***** DATA LINES *****

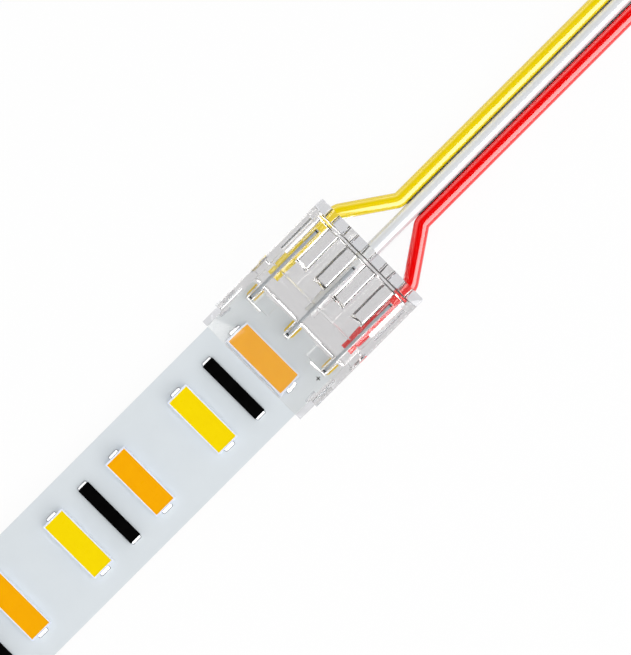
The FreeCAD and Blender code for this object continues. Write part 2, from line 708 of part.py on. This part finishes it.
def make_tie():
    """Flat tie round the neck of the hank."""
    x0 = TIE_X - TIE_W / 2
    outer = Part.makeBox(TIE_W, HANK_NECK_W + 2 * TIE_T, WIRE_D + 2 * TIE_T,
                         FreeCAD.Vector(x0, -HANK_NECK_W / 2 - TIE_T, 0))
    long_edges = [edge for edge in outer.Edges if edge.BoundBox.XLength > TIE_W / 2]
    outer = outer.makeFillet(TIE_T, long_edges)
    inner = Part.makeBox(TIE_W, HANK_NECK_W, WIRE_D, FreeCAD.Vector(x0, -HANK_NECK_W / 2, TIE_T))
    return outer.cut(inner)


os.makedirs("parts", exist_ok=True)
save(make_tray(), "base_tray")
save(make_cover(), "cover")
for name, y in lead_ys.items():
    save(make_blade(y), "contact_blade_" + name)
    save(make_lead(lead_points(name), (1, 2) if y else (), y), name + "_lead")
save(make_strip_layer(strip_z, board_z), "strip_tape")
save(make_strip_layer(board_z, strip_top), "strip_board")
save(make_pads(), "strip_pads")
save(make_solder_ends(), "solder_ends")
for number, u in enumerate(lamp_places(), 1):
    save(make_lamp_frame(u), "lamp_frame_%d" % number)
    save(make_lamp_glow(u), "lamp_glow_%d" % number)
for number, u in enumerate(resistor_places(), 1):
    save(make_resistor(u), "resistor_%d" % number)
save(make_hank(), "lead_hank")
save(make_tie(), "lead_tie")
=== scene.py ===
"""Looks of a clear snap connector closed on an LED strip and three coloured leads."""
import math

import bmesh
import bpy
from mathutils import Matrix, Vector


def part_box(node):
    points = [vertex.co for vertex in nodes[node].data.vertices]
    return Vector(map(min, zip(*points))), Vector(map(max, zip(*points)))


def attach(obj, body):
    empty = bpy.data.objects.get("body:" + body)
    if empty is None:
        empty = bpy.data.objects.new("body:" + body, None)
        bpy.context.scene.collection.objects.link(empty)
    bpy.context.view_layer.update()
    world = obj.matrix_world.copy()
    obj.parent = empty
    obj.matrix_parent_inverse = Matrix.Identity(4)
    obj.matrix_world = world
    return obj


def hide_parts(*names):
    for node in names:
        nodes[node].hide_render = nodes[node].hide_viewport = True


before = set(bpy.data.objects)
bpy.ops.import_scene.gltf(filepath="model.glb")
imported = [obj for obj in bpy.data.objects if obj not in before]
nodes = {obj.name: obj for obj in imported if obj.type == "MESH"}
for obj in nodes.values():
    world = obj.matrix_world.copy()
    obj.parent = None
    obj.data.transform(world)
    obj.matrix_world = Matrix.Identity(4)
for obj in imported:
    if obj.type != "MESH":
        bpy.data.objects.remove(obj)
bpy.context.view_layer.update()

# View and light
# The part lies on white studio paper and is seen straight from above, turned by an eighth of a
# turn. A long softbox stands on the red lead's side and another hangs overhead. Gloss and clear
# plastic show only the studio's own glow, which draws the leads' streaks and the white lines.
MM = 0.001                              # sizes are in millimetres unless they say otherwise
FRAME_W, FRAME_H = 631, 655
PX_PER_MM = 12.4
CONNECTOR_PX = Vector((312.1, 309.9))   # middle of the connector in the photograph
TURN = math.radians(-45)
CAMERA_UP = 600 * MM
SCALE_Z = 2.5 * MM                      # height at which the photograph's scale holds
SENSOR_H = 24
right = Vector((math.cos(TURN), math.sin(TURN), 0))
upward = Vector((-math.sin(TURN), math.cos(TURN), 0))
off_x = (FRAME_W / 2 - CONNECTOR_PX.x) / PX_PER_MM * MM
off_y = (CONNECTOR_PX.y - FRAME_H / 2) / PX_PER_MM * MM
aim = right * off_x + upward * off_y
lens = bpy.data.cameras.new("top_camera")
lens.sensor_fit = "VERTICAL"
lens.sensor_height = SENSOR_H
lens.lens = SENSOR_H * CAMERA_UP / (FRAME_H / PX_PER_MM * MM)
lens.clip_start, lens.clip_end = 10 * MM, 5000 * MM
camera = bpy.data.objects.new("top_camera", lens)
camera.location = aim + Vector((0, 0, CAMERA_UP + SCALE_Z))
camera.rotation_euler = (0, 0, TURN)
bpy.context.scene.collection.objects.link(camera)
bpy.context.scene.camera = camera
bpy.context.scene.view_settings.view_transform = "Standard"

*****

WHAT IS REQUIRED —
Look at the material above and copy, word for word, its lines from the first through the one containing "points = [vertex.co".

EXERCISE RESULT —
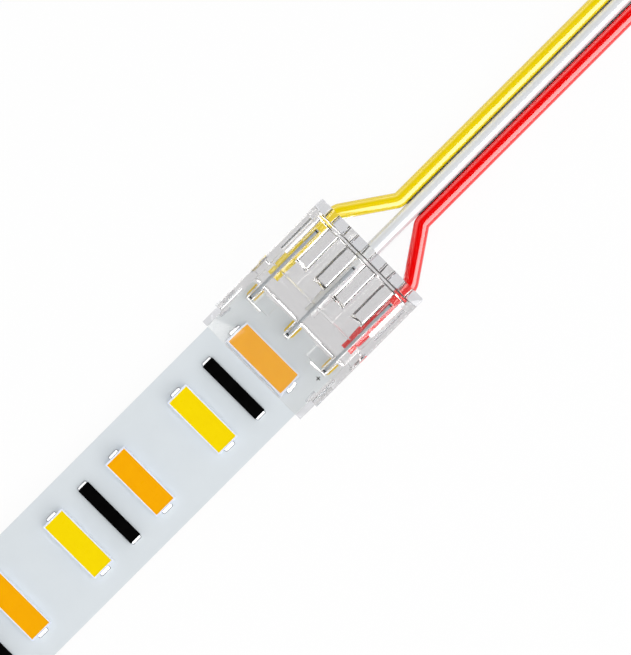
The FreeCAD and Blender code for this object continues. Write part 2, from line 708 of part.py on. This part finishes it.
def make_tie():
    """Flat tie round the neck of the hank."""
    x0 = TIE_X - TIE_W / 2
    outer = Part.makeBox(TIE_W, HANK_NECK_W + 2 * TIE_T, WIRE_D + 2 * TIE_T,
                         FreeCAD.Vector(x0, -HANK_NECK_W / 2 - TIE_T, 0))
    long_edges = [edge for edge in outer.Edges if edge.BoundBox.XLength > TIE_W / 2]
    outer = outer.makeFillet(TIE_T, long_edges)
    inner = Part.makeBox(TIE_W, HANK_NECK_W, WIRE_D, FreeCAD.Vector(x0, -HANK_NECK_W / 2, TIE_T))
    return outer.cut(inner)


os.makedirs("parts", exist_ok=True)
save(make_tray(), "base_tray")
save(make_cover(), "cover")
for name, y in lead_ys.items():
    save(make_blade(y), "contact_blade_" + name)
    save(make_lead(lead_points(name), (1, 2) if y else (), y), name + "_lead")
save(make_strip_layer(strip_z, board_z), "strip_tape")
save(make_strip_layer(board_z, strip_top), "strip_board")
save(make_pads(), "strip_pads")
save(make_solder_ends(), "solder_ends")
for number, u in enumerate(lamp_places(), 1):
    save(make_lamp_frame(u), "lamp_frame_%d" % number)
    save(make_lamp_glow(u), "lamp_glow_%d" % number)
for number, u in enumerate(resistor_places(), 1):
    save(make_resistor(u), "resistor_%d" % number)
save(make_hank(), "lead_hank")
save(make_tie(), "lead_tie")
=== scene.py ===
"""Looks of a clear snap connector closed on an LED strip and three coloured leads."""
import math

import bmesh
import bpy
from mathutils import Matrix, Vector


def part_box(node):
    points = [vertex.co for vertex in nodes[node].data.vertices]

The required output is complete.